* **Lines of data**

↓

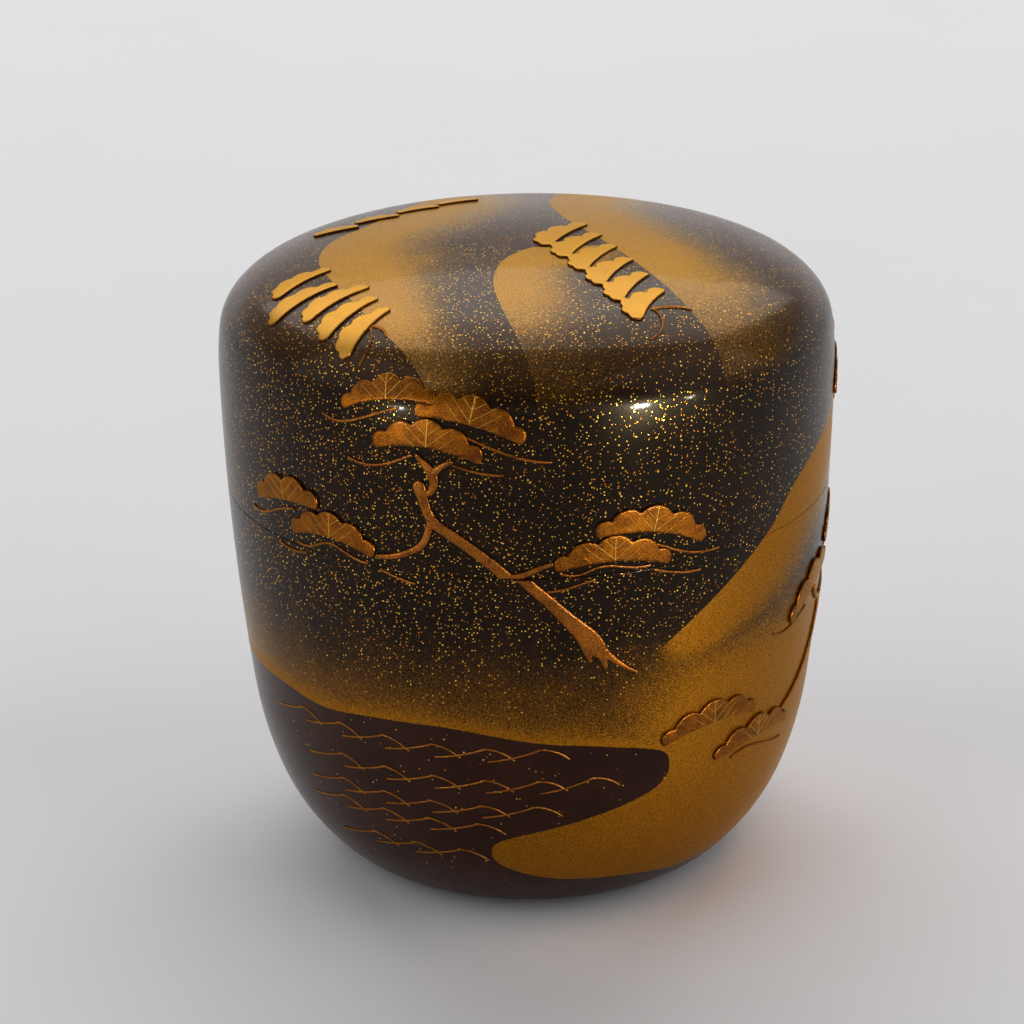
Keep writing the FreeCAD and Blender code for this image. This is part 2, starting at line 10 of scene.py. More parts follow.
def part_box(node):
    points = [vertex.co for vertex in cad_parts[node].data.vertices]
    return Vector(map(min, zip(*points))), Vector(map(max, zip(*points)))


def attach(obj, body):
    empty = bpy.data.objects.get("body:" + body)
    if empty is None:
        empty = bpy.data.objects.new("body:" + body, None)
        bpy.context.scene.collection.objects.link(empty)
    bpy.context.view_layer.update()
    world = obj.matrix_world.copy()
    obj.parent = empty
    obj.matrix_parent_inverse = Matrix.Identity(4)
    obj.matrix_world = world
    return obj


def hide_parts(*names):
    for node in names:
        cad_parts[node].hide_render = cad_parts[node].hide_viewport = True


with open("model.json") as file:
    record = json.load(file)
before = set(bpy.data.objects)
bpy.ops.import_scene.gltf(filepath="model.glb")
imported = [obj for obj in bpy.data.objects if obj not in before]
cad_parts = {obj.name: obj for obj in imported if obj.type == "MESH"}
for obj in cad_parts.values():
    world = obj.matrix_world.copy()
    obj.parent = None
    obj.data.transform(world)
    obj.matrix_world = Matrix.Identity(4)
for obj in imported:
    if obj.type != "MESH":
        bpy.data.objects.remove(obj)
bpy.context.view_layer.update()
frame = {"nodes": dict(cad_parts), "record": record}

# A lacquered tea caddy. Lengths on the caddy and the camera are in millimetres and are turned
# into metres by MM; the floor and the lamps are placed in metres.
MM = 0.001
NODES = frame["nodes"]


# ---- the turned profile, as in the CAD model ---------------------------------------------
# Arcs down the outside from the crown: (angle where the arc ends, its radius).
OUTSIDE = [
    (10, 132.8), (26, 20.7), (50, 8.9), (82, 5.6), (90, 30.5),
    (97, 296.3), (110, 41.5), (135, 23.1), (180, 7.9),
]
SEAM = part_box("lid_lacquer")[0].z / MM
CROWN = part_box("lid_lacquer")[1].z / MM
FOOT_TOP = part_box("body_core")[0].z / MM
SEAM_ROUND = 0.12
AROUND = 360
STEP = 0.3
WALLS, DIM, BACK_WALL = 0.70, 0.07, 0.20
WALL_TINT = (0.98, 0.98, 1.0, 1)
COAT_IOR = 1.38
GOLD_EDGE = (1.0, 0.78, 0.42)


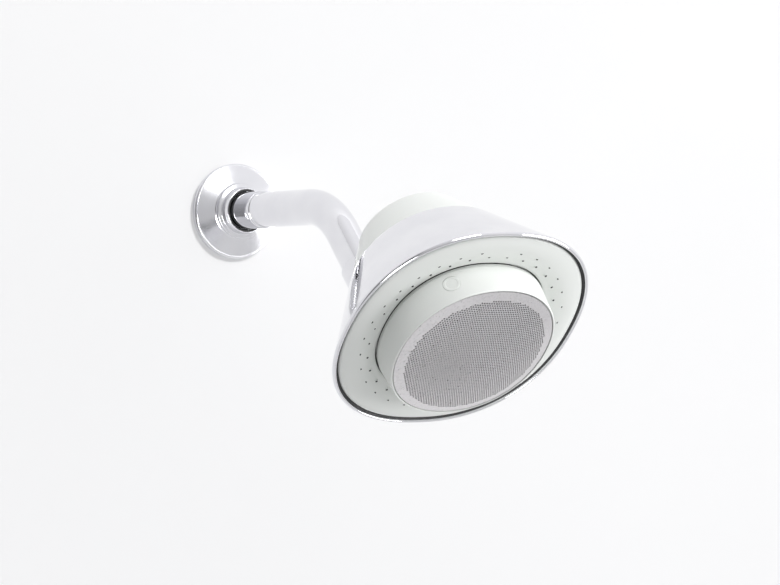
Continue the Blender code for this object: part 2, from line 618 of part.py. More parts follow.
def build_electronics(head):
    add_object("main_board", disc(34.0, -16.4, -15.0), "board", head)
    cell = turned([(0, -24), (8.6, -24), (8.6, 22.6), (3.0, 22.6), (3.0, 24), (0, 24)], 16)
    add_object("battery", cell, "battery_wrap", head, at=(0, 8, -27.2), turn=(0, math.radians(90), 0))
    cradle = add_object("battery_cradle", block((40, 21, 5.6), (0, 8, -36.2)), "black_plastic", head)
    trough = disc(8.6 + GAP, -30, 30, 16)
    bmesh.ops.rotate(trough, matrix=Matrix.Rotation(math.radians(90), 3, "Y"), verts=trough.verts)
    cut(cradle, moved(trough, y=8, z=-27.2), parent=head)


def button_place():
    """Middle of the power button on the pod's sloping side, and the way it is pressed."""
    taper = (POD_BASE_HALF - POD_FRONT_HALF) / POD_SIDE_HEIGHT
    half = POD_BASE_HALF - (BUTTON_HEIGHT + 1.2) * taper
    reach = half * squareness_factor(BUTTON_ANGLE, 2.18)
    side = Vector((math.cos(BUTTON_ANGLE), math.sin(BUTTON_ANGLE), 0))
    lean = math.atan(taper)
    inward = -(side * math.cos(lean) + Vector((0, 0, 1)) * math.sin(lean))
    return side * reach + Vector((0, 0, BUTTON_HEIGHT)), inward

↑

* **PROBLEM DESCRIPTION**
Your task is to output the full set of records exactly as presented.

* **RESULT FOR THIS EXERCISE**
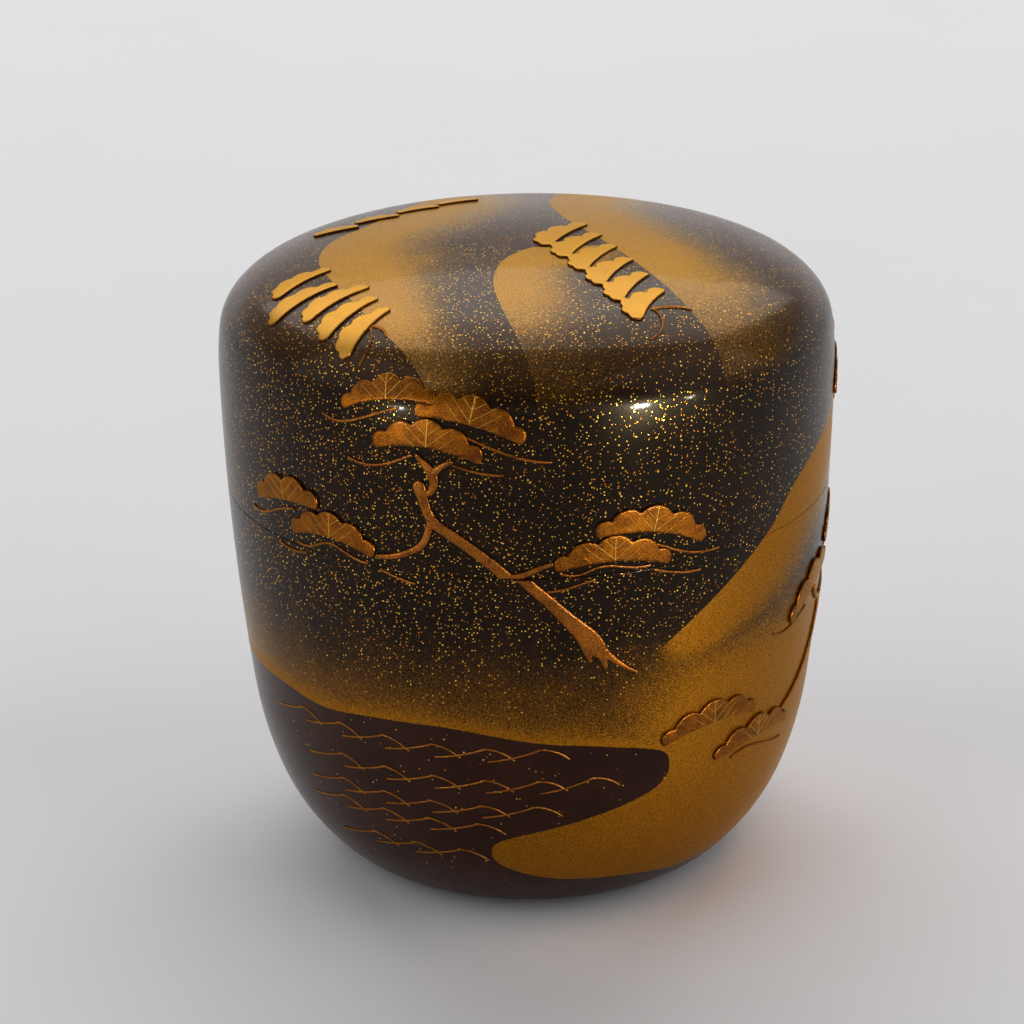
Keep writing the FreeCAD and Blender code for this image. This is part 2, starting at line 10 of scene.py. More parts follow.
def part_box(node):
    points = [vertex.co for vertex in cad_parts[node].data.vertices]
    return Vector(map(min, zip(*points))), Vector(map(max, zip(*points)))


def attach(obj, body):
    empty = bpy.data.objects.get("body:" + body)
    if empty is None:
        empty = bpy.data.objects.new("body:" + body, None)
        bpy.context.scene.collection.objects.link(empty)
    bpy.context.view_layer.update()
    world = obj.matrix_world.copy()
    obj.parent = empty
    obj.matrix_parent_inverse = Matrix.Identity(4)
    obj.matrix_world = world
    return obj


def hide_parts(*names):
    for node in names:
        cad_parts[node].hide_render = cad_parts[node].hide_viewport = True


with open("model.json") as file:
    record = json.load(file)
before = set(bpy.data.objects)
bpy.ops.import_scene.gltf(filepath="model.glb")
imported = [obj for obj in bpy.data.objects if obj not in before]
cad_parts = {obj.name: obj for obj in imported if obj.type == "MESH"}
for obj in cad_parts.values():
    world = obj.matrix_world.copy()
    obj.parent = None
    obj.data.transform(world)
    obj.matrix_world = Matrix.Identity(4)
for obj in imported:
    if obj.type != "MESH":
        bpy.data.objects.remove(obj)
bpy.context.view_layer.update()
frame = {"nodes": dict(cad_parts), "record": record}

# A lacquered tea caddy. Lengths on the caddy and the camera are in millimetres and are turned
# into metres by MM; the floor and the lamps are placed in metres.
MM = 0.001
NODES = frame["nodes"]


# ---- the turned profile, as in the CAD model ---------------------------------------------
# Arcs down the outside from the crown: (angle where the arc ends, its radius).
OUTSIDE = [
    (10, 132.8), (26, 20.7), (50, 8.9), (82, 5.6), (90, 30.5),
    (97, 296.3), (110, 41.5), (135, 23.1), (180, 7.9),
]
SEAM = part_box("lid_lacquer")[0].z / MM
CROWN = part_box("lid_lacquer")[1].z / MM
FOOT_TOP = part_box("body_core")[0].z / MM
SEAM_ROUND = 0.12
AROUND = 360
STEP = 0.3
WALLS, DIM, BACK_WALL = 0.70, 0.07, 0.20
WALL_TINT = (0.98, 0.98, 1.0, 1)
COAT_IOR = 1.38
GOLD_EDGE = (1.0, 0.78, 0.42)


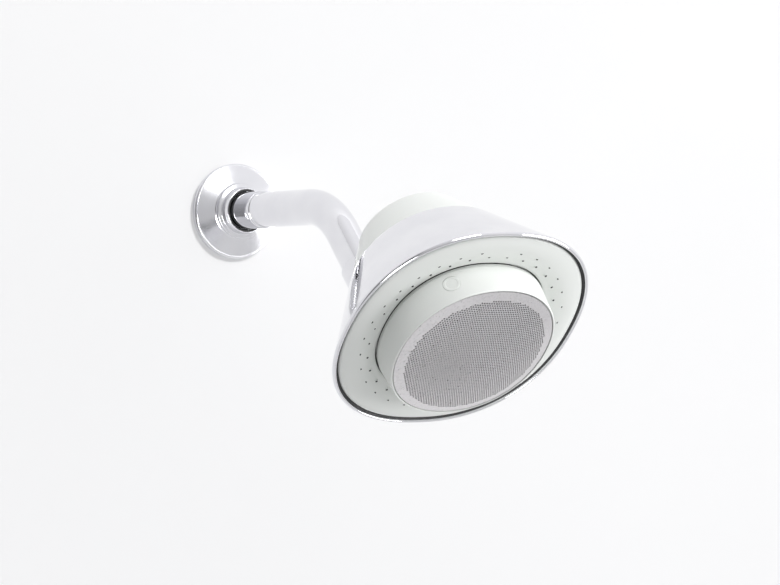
Continue the Blender code for this object: part 2, from line 618 of part.py. More parts follow.
def build_electronics(head):
    add_object("main_board", disc(34.0, -16.4, -15.0), "board", head)
    cell = turned([(0, -24), (8.6, -24), (8.6, 22.6), (3.0, 22.6), (3.0, 24), (0, 24)], 16)
    add_object("battery", cell, "battery_wrap", head, at=(0, 8, -27.2), turn=(0, math.radians(90), 0))
    cradle = add_object("battery_cradle", block((40, 21, 5.6), (0, 8, -36.2)), "black_plastic", head)
    trough = disc(8.6 + GAP, -30, 30, 16)
    bmesh.ops.rotate(trough, matrix=Matrix.Rotation(math.radians(90), 3, "Y"), verts=trough.verts)
    cut(cradle, moved(trough, y=8, z=-27.2), parent=head)


def button_place():
    """Middle of the power button on the pod's sloping side, and the way it is pressed."""
    taper = (POD_BASE_HALF - POD_FRONT_HALF) / POD_SIDE_HEIGHT
    half = POD_BASE_HALF - (BUTTON_HEIGHT + 1.2) * taper
    reach = half * squareness_factor(BUTTON_ANGLE, 2.18)
    side = Vector((math.cos(BUTTON_ANGLE), math.sin(BUTTON_ANGLE), 0))
    lean = math.atan(taper)
    inward = -(side * math.cos(lean) + Vector((0, 0, 1)) * math.sin(lean))
    return side * reach + Vector((0, 0, BUTTON_HEIGHT)), inward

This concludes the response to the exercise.